2

Summary

In short, I need to extract data from a pandas series containing individual OrderedDicts. So far progress has been good but I have now hit a stumbling block.

When I define my own dataframe for demonstration purposes on Stack Overflow I'm able to use the OrderedDict indexing functionality to find the data that I'm after within an OrderedDict. However, when I work with real data where I'm not defining the OrderedDict within the dataframe I have to parse the OrderedDict via the standard Json package using a function.

The OrderedDicts I'm working with have multiple nested hierarchies that can manipulated the usual way of...

from collections import OrderedDict

example = OrderedDict([('attributes', OrderedDict([('type', 'Name'), ('url', 'URLHERE')])), ('UserRole', OrderedDict([('attributes', OrderedDict([('type', 'UserRole'), ('url', 'URLHERE')])), ('Name', 'Telephone Sales')]))])

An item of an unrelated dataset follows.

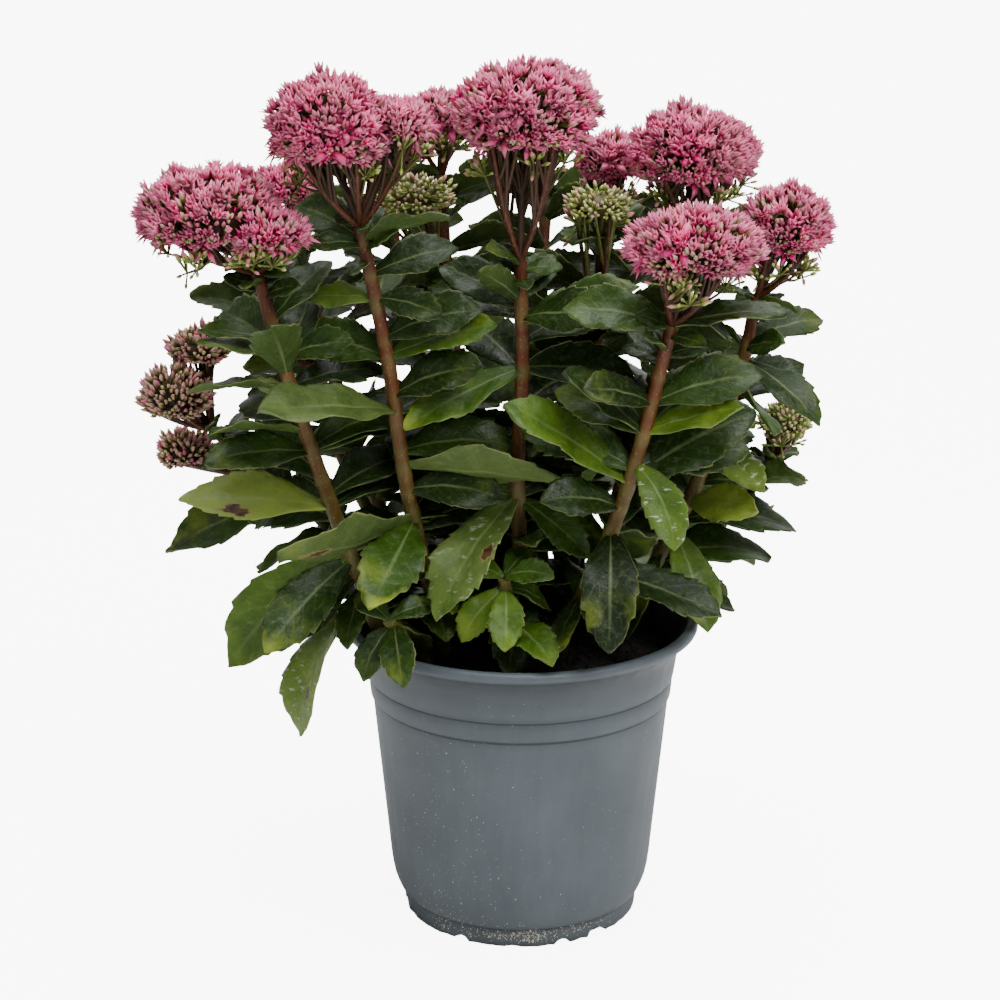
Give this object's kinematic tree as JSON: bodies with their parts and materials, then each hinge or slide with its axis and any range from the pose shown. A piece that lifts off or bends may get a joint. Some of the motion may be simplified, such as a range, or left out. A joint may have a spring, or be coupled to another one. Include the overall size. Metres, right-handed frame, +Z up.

print(example['UserRole']['Name'])

The above code will result in 'Telephone Sales'. However, this only works when I have defined the DataFrame manually for the example as I have to use the collections.OrderedDict Package without the need to parse.

Background

Below is some code I prepared for StackOverflow that loosely demonstrates my problem.

import pandas as pd
import json
from collections import OrderedDict

# Settings
pd.set_option('display.max_colwidth', -1)


# Functions
def extract_odict_item(odict, key_1, key_2=None):
    data = json.dumps(odict)
    final_data = json.loads(data)

    if key_2 is None:
        if final_data is not None:
            return final_data[key_1]
        else:
            return None

    elif key_2 is not None:
        if final_data is not None:
            return final_data[key_1][key_2]
        else:
            return None

# Data
accounts = [
    OrderedDict([('attributes', OrderedDict([('type', 'Account'), ('url', 'URLHERE')])), ('Name', 'Supermarket'), ('AccountNumber', 'ACC1234'), ('MID__c', '123456789')]),
    OrderedDict([('attributes', OrderedDict([('type', 'Account'), ('url', 'URLHERE')])), ('Name', 'Bar'), ('AccountNumber', 'ACC9876'), ('MID__c', '987654321')]),
    OrderedDict([('attributes', OrderedDict([('type', 'Account'), ('url', 'URLHERE')])), ('Name', 'Florist'), ('AccountNumber', 'ACC1298'), ('MID__c', '123459876')])
]

owner = [
    OrderedDict([('attributes', OrderedDict([('type', 'Name'), ('url', 'URLHERE')])), ('UserRole', OrderedDict([('attributes', OrderedDict([('type', 'UserRole'), ('url', 'URLHERE')])), ('Name', 'Telephoone Sales')]))]),
    OrderedDict([('attributes', OrderedDict([('type', 'Name'), ('url', 'URLHERE')])), ('UserRole', OrderedDict([('attributes', OrderedDict([('type', 'UserRole'), ('url', 'URLHERE')])), ('Name', 'Field Sales')]))]),
    OrderedDict([('attributes', OrderedDict([('type', 'Name'), ('url', 'URLHERE')])), ('UserRole', OrderedDict([('attributes', OrderedDict([('type', 'UserRole'), ('url', 'URLHERE')])), ('Name', 'Online Sale')]))])
]

# Dataframe
df = pd.DataFrame({'ConvertedAccounts': accounts,
                   'Owner': owner
                   })

# Extract data from OrderedDict using usual indexing
df['MerchantID'] = df['ConvertedAccounts'].apply(lambda x: x['MID__c'])
df['UserRole'] = df['Owner'].apply(lambda x: x['UserRole']['Name'])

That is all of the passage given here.